Ahhh, but as soon as Joe the Electrician (or whoever they called) screwed in all the new light bulbs, the Super Bowl looked entirely different. Colin Kaepernick began making great plays at quarterback for the 49ers, giving himself a great big kiss on the arm for a job well done. Colin's the kind of kid who would pour Gatorade over his own head after a win.
We had ourselves a football game all of a sudden, San Francisco coming within two points, 31-29. I should have seen it coming because the 49ers never choke in a big game. I can't recall the Niners ever playing poorly in a Super Bowl, just as I can't recall the Niners ever playing a good game before the NFL had a Super Bowl.
Could they actually win this game? Could they solve Baltimore's defense one more time -- as soon as CBS ran 20 or 30 more commercials? Elementary, as Sherlock Holmes almost never says to Lucy Liu.

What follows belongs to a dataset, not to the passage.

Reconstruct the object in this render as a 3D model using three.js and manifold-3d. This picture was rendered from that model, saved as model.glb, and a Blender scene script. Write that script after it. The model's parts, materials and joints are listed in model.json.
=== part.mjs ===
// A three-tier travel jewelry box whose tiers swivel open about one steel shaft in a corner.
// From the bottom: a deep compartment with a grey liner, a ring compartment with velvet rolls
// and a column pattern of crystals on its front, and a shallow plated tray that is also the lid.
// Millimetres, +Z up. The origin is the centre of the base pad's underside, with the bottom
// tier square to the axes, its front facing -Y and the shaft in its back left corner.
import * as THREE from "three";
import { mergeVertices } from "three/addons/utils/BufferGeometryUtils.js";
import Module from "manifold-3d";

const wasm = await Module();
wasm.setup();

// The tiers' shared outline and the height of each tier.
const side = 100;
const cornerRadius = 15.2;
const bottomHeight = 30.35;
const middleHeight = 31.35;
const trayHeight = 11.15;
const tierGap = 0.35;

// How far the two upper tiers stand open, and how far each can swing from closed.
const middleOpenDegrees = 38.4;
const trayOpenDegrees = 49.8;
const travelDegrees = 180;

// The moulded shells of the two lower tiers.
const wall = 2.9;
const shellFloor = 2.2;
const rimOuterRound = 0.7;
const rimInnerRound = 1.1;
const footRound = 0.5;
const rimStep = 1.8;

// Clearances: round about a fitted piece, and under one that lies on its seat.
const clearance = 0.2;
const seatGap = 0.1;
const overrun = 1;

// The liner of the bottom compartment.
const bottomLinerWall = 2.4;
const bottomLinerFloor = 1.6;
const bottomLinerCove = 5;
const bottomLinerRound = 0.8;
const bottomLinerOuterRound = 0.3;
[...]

Kaepernick looked great. He was fast. He was bootylicious. He got the 49ers within striking distance. The Ravens were trapped between a pit and a pendulum.

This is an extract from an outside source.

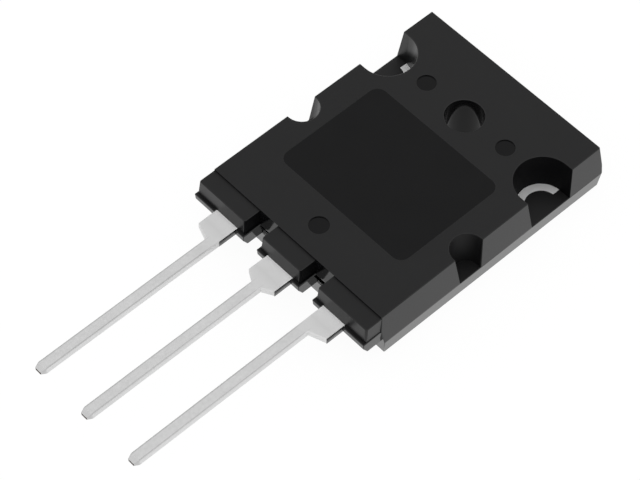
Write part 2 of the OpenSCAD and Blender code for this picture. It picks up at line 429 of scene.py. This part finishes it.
def round_edges(mesh, chosen, width, segments):
    """Rounds each sharp edge whose two ends pass a test that takes them in millimetres."""
    rounded = mesh.faces.layers.int.get("rounded") or mesh.faces.layers.int.new("rounded")
    picked = []
    for edge in mesh.edges:
        ends = [vertex.co / MM for vertex in edge.verts]
        fresh = not all(face[rounded] for face in edge.link_faces)
        if fresh and edge.calc_face_angle_signed() > SHARP_ANGLE and chosen(*ends):
            picked.append(edge)
    result = bmesh.ops.bevel(
        mesh, geom=picked, offset=width * MM, offset_type="OFFSET", segments=segments,
        profile=0.5, affect="EDGES", clamp_overlap=False, material=-1)
    for face in result["faces"]:
        face[rounded] = 1
        face.smooth = True
    for edge in mesh.edges:
        edge.smooth = len({face[rounded] for face in edge.link_faces}) == 1


def near(value, target, reach=0.02):
    return abs(value - target) < reach


def on_skin(point):
    """Whether a point of the moulding lies on its outside, and not against a piece inside it."""
    back = point.z < BACK_Z
    side = abs(point.x) > (BACK_SIDE_X if back else SIDE_SKIN_X)
    front = point.y < (BACK_FRONT_Y if back else FRONT_SKIN_Y)
    return point.z > TOP_SKIN_Z or side or front or point.y > FAR_SKIN_Y


def beside_lead(point):
    inside = any(low - 0.01 < point.x < high + 0.01 for low, high in ROOT_SPANS)
    return inside and LEAD_UNDER_Z - 0.01 < point.z < LEAD_TOP_Z + 0.01 and point.y < FRONT_Y


def on_notch_floor(point):
    return near(point.z, PLATE_TOP_Z) and abs(point.x) < SIDE_X - 0.01


def rim_of_mark(point):
    return any(
        math.hypot(point.x - x, point.y - y) < radius + 0.05 for x, y, radius in MARK_PLACES)


def soft_edge(a, b):
    """The moulding's outer edges, apart from those against the metal and round the marks."""
    if beside_lead(a) and beside_lead(b):
        return False
    if on_notch_floor(a) and on_notch_floor(b):
        return False
    if rim_of_mark(a) and rim_of_mark(b):
        return False
    if near(a.y, STEP_Y, 0.25) and near(b.y, STEP_Y, 0.25) and abs(a.x - b.x) > 0.3:
        return False
    return on_skin(a) and on_skin(b)


def block_corner(a, b):
    """The upright front corners of the lead blocks, above the lip."""
    top, foot = (a, b) if a.z > b.z else (b, a)
    return near(top.z, BLOCK_TOP_Z) and near(foot.z, LEAD_TOP_Z) and top.y < BLOCK_CORNER_Y


def far_corner(a, b):
    """The upright corner at the far right end, which is softer than the other three."""
    at_corner = min(a.x, b.x) > SIDE_SKIN_X and min(a.y, b.y) > FAR_SKIN_Y
    return at_corner and abs(a.z - b.z) > 0.5


def moulding_finish(face):
    """The number of a face's finish: top, side, deep pocket, shallow pocket or lead block."""
    top, side, deep, shallow, block = range(5)
    place = face.calc_center_median() / MM
    notch_floor = near(place.z, PLATE_TOP_Z) and abs(place.x) > NOTCH_FLOOR_X
    if face.normal.z > LEVEL_NORMAL_Z and (place.z > TOP_FACE_Z or notch_floor):
        return top
    if abs(face.normal.z) < LEVEL_NORMAL_Z and place.z > PLATE_TOP_Z + 0.02:
        for finish, (x, y, radius) in zip((deep, shallow), NOTCH_PLACES):
            if math.hypot(max(x - abs(place.x), 0), place.y - y) < radius:
                return finish if place.x > 0 else block
    if place.z <= LEAD_TOP_Z or place.y >= FRONT_Y:
        return side
    if abs(face.normal.x) > 0.3 and abs(place.x) < SLOT_X:
        return deep
    return block if place.y < FRONT_Y - 0.1 else side


def add_piece(name, mesh, materials, node=None):
    data = bpy.data.meshes.new(name)
    mesh.to_mesh(data)
    mesh.free()
    for material in materials:
        data.materials.append(material)
    piece = bpy.data.objects.new(name, data)
    bpy.context.scene.collection.objects.link(piece)
    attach(piece, "root")
    if node:
        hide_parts(node)


def add_moulding():
    mesh = merged("moulded_body")
    round_edges(mesh, block_corner, CORNER_ROUND, segments=4)
    round_edges(mesh, far_corner, FAR_CORNER_ROUND, segments=5)
    round_edges(mesh, soft_edge, EDGE_ROUND, segments=2)
    for face in mesh.faces:
        face.material_index = moulding_finish(face)
    finishes = [
        top_moulding(),
        side_moulding("moulding_side", POLISHED),
        # The two pocket finishes carry a painted shade in their weakened reflection
        shaded_pocket_moulding("moulding_deep_pocket_painted_shade", DEEP_POCKET_SHADED_SHINE),
        shaded_pocket_moulding("moulding_shallow_pocket_painted_shade", SHALLOW_POCKET_SHADED_SHINE),
        side_moulding("moulding_block", BLOCK_DULL),
    ]
    add_piece("moulding", mesh, finishes, "moulded_body")
    return finishes[1]


def lead_edge(a, b):
    """The edges along a lead, but not those across its pointed tip."""
    across_tip = max(a.y, b.y) < TIP_Y + 0.8 and abs(a.x - b.x) > 0.3
    on_lead = min(a.y, b.y) < OUTSIDE_BLOCK_Y and a.z > LEAD_UNDER_Z - 0.3
    return on_lead and not across_tip


def add_metal(node, name, finishes):
    """A tin-plated piece whose lead has soft edges and a dark cut end."""
    plain, edge, cut_end, notch_arc = range(4)
    mesh = merged(node)
    round_edges(mesh, lead_edge, LEAD_ROUND, segments=2)
    rounded = mesh.faces.layers.int["rounded"]
    for face in mesh.faces:
        place = face.calc_center_median() / MM
        # The plate's arc in the notches takes the brighter tin, painted light against the notch's
        # shade
        if face.normal.z > 0.9 and near(place.z, PLATE_TOP_Z):
            face.material_index = notch_arc
        elif face.normal.y < -0.9 and place.y < TIP_Y + 0.05:
            face.material_index = cut_end
        # Lead sides and rounded edges take the darker tin, a painted shade
        elif face[rounded] or (abs(face.normal.x) > 0.9 and place.y < ROOT_END_Y):
            face.material_index = edge
        else:
            face.material_index = plain
    add_piece(name, mesh, finishes, node)


def add_flash(name, x, material):
    """A thin skin of resin that has crept along the right-hand side of a lead's wide root."""
    start_y = LIP_Y + 0.1
    mesh = bmesh.new()
    rows = []
    for step in range(FLASH_STEPS + 1):
        along = step / FLASH_STEPS
        y = start_y + (ROOT_END_Y - start_y) * along
        wave = FLASH_WAVE * math.sin(FLASH_WAVE_TURN * along + x)
        swell = 1 + wave - FLASH_TAPER * along ** 4
        rows.append([
            mesh.verts.new(Vector((x + share * FLASH_THICKNESS * swell - 0.01, y, z)) * MM)
            for share, z in FLASH_OUTLINE
        ])
    count = len(FLASH_OUTLINE)
    for row, following in zip(rows, rows[1:]):
        for k in range(count):
            mesh.faces.new((row[k], row[(k + 1) % count], following[(k + 1) % count], following[k]))
    mesh.faces.new(rows[0][::-1])
    mesh.faces.new(rows[-1])
    bmesh.ops.recalc_face_normals(mesh, faces=mesh.faces)
    add_piece(name, mesh, [material])


def dress_nodes():
    """Gives the pieces inside the moulding their finishes."""
    bond = hidden_metal("bond_aluminium", ALUMINIUM, dull=0.25, cycles=3.0)
    finishes = {
        "chip": hidden_metal("silicon", SILICON, dull=0.08, cycles=0.5),
        "die_attach_solder": hidden_metal("solder", SOLDER, dull=0.4, cycles=2.0),
        "control_wire": bond,
        "power_wire_1": bond,
        "power_wire_2": bond,
    }
    for name, material in finishes.items():
        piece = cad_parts[name]
        piece.data.materials.clear()
        piece.data.materials.append(material)


def add_object():
    side = add_moulding()
    tin = [
        tin_plate("tin_plate", low=0.76, high=0.86, dull=0.55),
        # Darker tin on the lead sides and rounded edges, a painted shade for the less light those
        # faces catch
        tin_plate("tin_painted_shade_edge", low=0.68, high=0.78, dull=0.5),
        cut_copper(),
        # Brighter tin for the notch arc, painted light against the shade of the notch walls
        tin_plate("tin_painted_light_in_notch", low=0.92, high=0.97, dull=0.7),
    ]
    add_metal("heat_spreader", "spreader_and_middle_lead", tin)
    add_metal("left_lead", "control_lead", tin)
    add_metal("right_lead", "load_lead", tin)
    for number, (low, high) in enumerate(ROOT_SPANS, 1):
        add_flash(f"flash_{number}", high, side)


def add_camera():
    """The photograph's view, as a level camera that is rolled and then shifted sideways and up."""
    away = Vector((
        math.cos(CAMERA_ELEVATION) * math.sin(CAMERA_AZIMUTH),
        -math.cos(CAMERA_ELEVATION) * math.cos(CAMERA_AZIMUTH),
        math.sin(CAMERA_ELEVATION),
    ))
    level_right = (-away).cross(Vector((0, 0, 1))).normalized()
    level_up = level_right.cross(-away)
    right = math.cos(CAMERA_ROLL) * level_right + math.sin(CAMERA_ROLL) * level_up
    up = math.cos(CAMERA_ROLL) * level_up - math.sin(CAMERA_ROLL) * level_right
    place = CAMERA_TARGET + away * CAMERA_DISTANCE
    place += right * CAMERA_SHIFT_RIGHT
    place += up * CAMERA_SHIFT_UP
    data = bpy.data.cameras.new("camera")
    data.sensor_width = SENSOR_WIDTH
    data.lens = SENSOR_WIDTH * FOCAL_PIXELS / PICTURE_WIDTH
    data.clip_start = 0.01
    data.clip_end = 10
    camera = bpy.data.objects.new("camera", data)
    turn = Matrix((right, up, away)).transposed().to_4x4()
    camera.matrix_world = Matrix.Translation(place) @ turn
    bpy.context.scene.collection.objects.link(camera)
    bpy.context.scene.camera = camera


def add_floor():
    half = FLOOR_SIZE / 2
    mesh = bpy.data.meshes.new("floor")
    corners = [(-half, -half, 0), (half, -half, 0), (half, half, 0), (-half, half, 0)]
    mesh.from_pydata(corners, [], [(0, 1, 2, 3)])
    mesh.materials.append(floor_material())
    floor = bpy.data.objects.new("floor", mesh)
    bpy.context.scene.collection.objects.link(floor)


def add_lamp(name, place, power):
    """A round soft lamp, aimed at the middle of the object."""
    data = bpy.data.lights.new(name, "AREA")
    data.shape = "DISK"
    data.size = LAMP_SIZE
    data.energy = power
    lamp = bpy.data.objects.new(name, data)
    lamp.location = place
    lamp.rotation_mode = "QUATERNION"
    lamp.rotation_quaternion = (LAMP_AIM - place).to_track_quat("-Z", "Y")
    bpy.context.scene.collection.objects.link(lamp)


def add_light():
    """A pale sky with its darker patch, and two large soft lamps."""
    world = bpy.data.worlds.new("sky")
    bpy.context.scene.world = world
    g = Graph(world)
    direction = g.node("TexCoord").out("Generated")
    facing = g.node("VectorMath", {"operation": "DOT_PRODUCT"}, {0: direction, 1: PATCH_DIRECTION})
    patch = facing.value("Value").step(PATCH_EDGE, PATCH_BLUR)
    sky = SKY_STRENGTH + (PATCH_STRENGTH - SKY_STRENGTH) * patch
    seen = g.node("LightPath").value("Is Camera Ray")
    strength = sky * (1 - seen) + seen
    background = g.node("Background", None, {"Color": grey(1.0), "Strength": strength})
    g.node("OutputWorld", None, {"Surface": background})
    add_lamp("soft_lamp", SOFT_LAMP_PLACE, SOFT_LAMP_POWER)
    add_lamp("front_lamp", FRONT_LAMP_PLACE, FRONT_LAMP_POWER)


bpy.context.scene.view_settings.view_transform = "Standard"
add_camera()
add_floor()
add_light()
add_object()
dress_nodes()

A pass was thrown, lobbed high above Niner receiver Michael Crabtree's head, but Jimmy Smith of the Ravens seemed to have Crabtree in his pincers. Would it be called pass interference? Would it be a first down for the 49ers, a yard or two away from a winning touchdown? Would Kaepernick run for a score and then kiss himself on the mouth?
Nope, no flag. No call by the ref on that pass.
Maybe he lost it in the lights.

It was a memorable ending. Certainly more memorable than most of the commercials, which didn't even star any funny chimps. Baltimore's post-game celebration was colorful and wild. Flacco apparently could be heard by TV viewers using some bad flaccin' language. He also accepted an award for being voted the Most Valuable Player of the game, but at least he didn't accidentally say that he was going to flaccin' Disneyland.
Another big game had come and gone. I am sure that many of you would agree that this was one of the best Super Bowls that you have ever seen.